● The request
Check every line below for the word "shows" and copy each one that has it.
[Begin Source material]
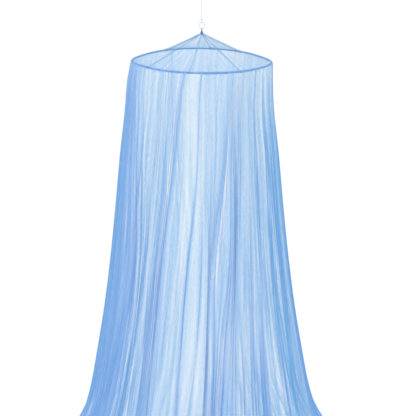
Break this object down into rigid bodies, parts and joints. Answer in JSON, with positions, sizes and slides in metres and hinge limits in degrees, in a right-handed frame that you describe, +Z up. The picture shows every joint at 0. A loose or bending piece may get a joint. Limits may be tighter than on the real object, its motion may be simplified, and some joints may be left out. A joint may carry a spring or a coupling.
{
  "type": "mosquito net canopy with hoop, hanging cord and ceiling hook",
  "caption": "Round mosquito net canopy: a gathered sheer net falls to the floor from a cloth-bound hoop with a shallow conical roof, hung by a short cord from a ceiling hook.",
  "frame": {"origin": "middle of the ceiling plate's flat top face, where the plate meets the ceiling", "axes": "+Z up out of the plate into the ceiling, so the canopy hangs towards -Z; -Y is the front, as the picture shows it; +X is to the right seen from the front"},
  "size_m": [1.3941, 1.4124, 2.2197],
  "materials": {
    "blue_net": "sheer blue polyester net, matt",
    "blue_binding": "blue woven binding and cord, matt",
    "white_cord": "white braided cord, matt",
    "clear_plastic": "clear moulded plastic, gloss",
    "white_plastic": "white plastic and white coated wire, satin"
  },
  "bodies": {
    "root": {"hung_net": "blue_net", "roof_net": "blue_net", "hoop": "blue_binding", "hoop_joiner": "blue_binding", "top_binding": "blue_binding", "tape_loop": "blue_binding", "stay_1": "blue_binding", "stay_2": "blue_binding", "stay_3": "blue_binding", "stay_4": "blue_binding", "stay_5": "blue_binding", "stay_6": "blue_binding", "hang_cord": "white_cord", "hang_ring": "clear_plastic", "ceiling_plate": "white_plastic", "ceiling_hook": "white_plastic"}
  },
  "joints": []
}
[End Source material]
● Correct result
Break this object down into rigid bodies, parts and joints. Answer in JSON, with positions, sizes and slides in metres and hinge limits in degrees, in a right-handed frame that you describe, +Z up. The picture shows every joint at 0. A loose or bending piece may get a joint. Limits may be tighter than on the real object, its motion may be simplified, and some joints may be left out. A joint may carry a spring or a coupling.
  "frame": {"origin": "middle of the ceiling plate's flat top face, where the plate meets the ceiling", "axes": "+Z up out of the plate into the ceiling, so the canopy hangs towards -Z; -Y is the front, as the picture shows it; +X is to the right seen from the front"},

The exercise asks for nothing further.